Der Schock sitzt tief
Blankes Entsetzen herrscht am Tag danach. Der Amoklauf des 17-jährigen Tim K. im württembergischen Winnenden hat auch die Gymnasial-Schulleiter in Günzburg schockiert. Mit Prävention und vielen Gesprächen wollen die Pädagogen die tragischen Ereignisse in den nächsten Tagen aufarbeiten. Die Realschulleiter in der Region enthielten sich dagegen gestern jeglicher Stellungnahme.
"Mit größtem Entsetzen" hat Monika Welz, Leiterin des Maria-Ward-Gymnasiums in Günzburg, die Nachrichten aus Winnenden aufgenommen. "Auch wenn wir als Mädchenschule nicht so gefährdet sind", wie die Pädagogin gestern der Günzburger Zeitung mitteilte. Ebenfalls schockiert war Dr. Christoph Henzler, Direktor des Günzburger Dossenberger-Gymnasiums. Er sei sofort der eigenen Situation in Günzburg gedanklich nachgegangen: "Man denkt danach sofort an die eigene Schule - wo gibt es bei uns eventuell noch Lücken und Mängel?"
Beide Schulleiter meinten jedoch, dass in den vergangenen Jahren an den bayerischen Schulen bereits viel Positives in puncto Sicherheit geschehen sei. "Die Schulen bekamen nach dem Amoklauf von Erfurt vermehrt Psychologen zugeteilt und auch mit den Schülern wird nun anders gesprochen", berichtet Henzler.

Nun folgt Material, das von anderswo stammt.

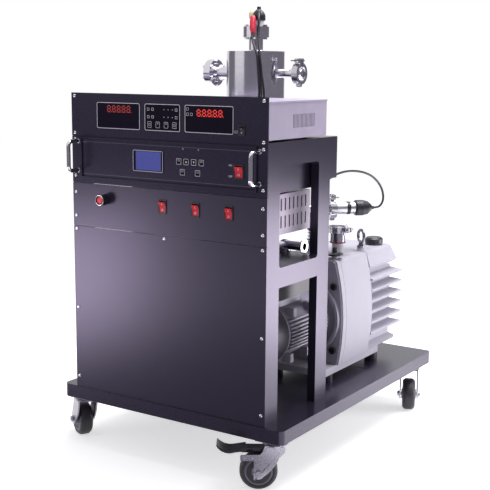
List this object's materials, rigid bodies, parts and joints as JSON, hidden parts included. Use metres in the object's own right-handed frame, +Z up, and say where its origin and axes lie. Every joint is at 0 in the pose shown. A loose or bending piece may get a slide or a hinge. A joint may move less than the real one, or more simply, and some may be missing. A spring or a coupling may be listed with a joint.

Prävention werde groß geschrieben in Günzburg. Der Lehrer, vor allem der Klassenleiter, sei eigentlich der wichtigste Ansprechpartner der Schüler, gerade auch in schwierigen Situationen. "Wenn wir Probleme erkennen, dann gehen wir auf die Schüler und auch auf die Eltern direkt zu; wir suchen das Gespräch", so Henzler weiter. Der Lehrer als mitfühlender und sensibler Partner seiner Schüler sei zunehmend gefragt.
Dennoch: Schwierig sei es, gesellschaftlichen Umbrüchen entgegen zu steuern. Allein gelassene Kinder, hohe Trennungs- und Scheidungsraten - diese Phänomene haben laut Henzler in den letzten Jahren zugenommen und negative Auswirkungen auf einige Heranwachsende gehabt. "Wir vermitteln seit jeher Werte", meint dazu Schulleiterin Welz. Gerade in Zeiten drohender Orientierungslosigkeit bei Minderjährigen sei dies von enormer Bedeutung. Schüler dürften mit ihren Problemen keinesfalls alleine bleiben. Nur rein kurzfristige Maßnahmen wollen aber beide Schulleiter nicht ergreifen.
"Metalldetektoren wären eine Bankrotterklärung"
"Metalldetektoren wie in den USA wären im Schulbereich eine Bankrotterklärung", kommentiert Henzler die latent aufkommenden Forderungen nach mehr sichtbarer Sicherheit.
Trotz aller langfristiger Maßnahmen - Schulpsychologen, Elterngesprächen, engagierten Klassenleitern: "Eine hundertprozentige Sicherheit gibt es nicht", meint Monika Welz. Auch Henzler hält dies für "illusorisch", "es kann auch bei einem Spaziergang jederzeit jemand um die Ecke kommen und losschießen."
Wichtiger sei daher das Ansetzen an den Wurzeln: Wie sieht es in den Elternhäusern aus? Wie geht es den Schülern wirklich und was sind ihre Probleme? Die Günzburger Schulleiter sind sich unterdessen einig: Gesamtgesellschaftlich, nicht nur schulisch, müsse hierbei noch Einiges getan werden.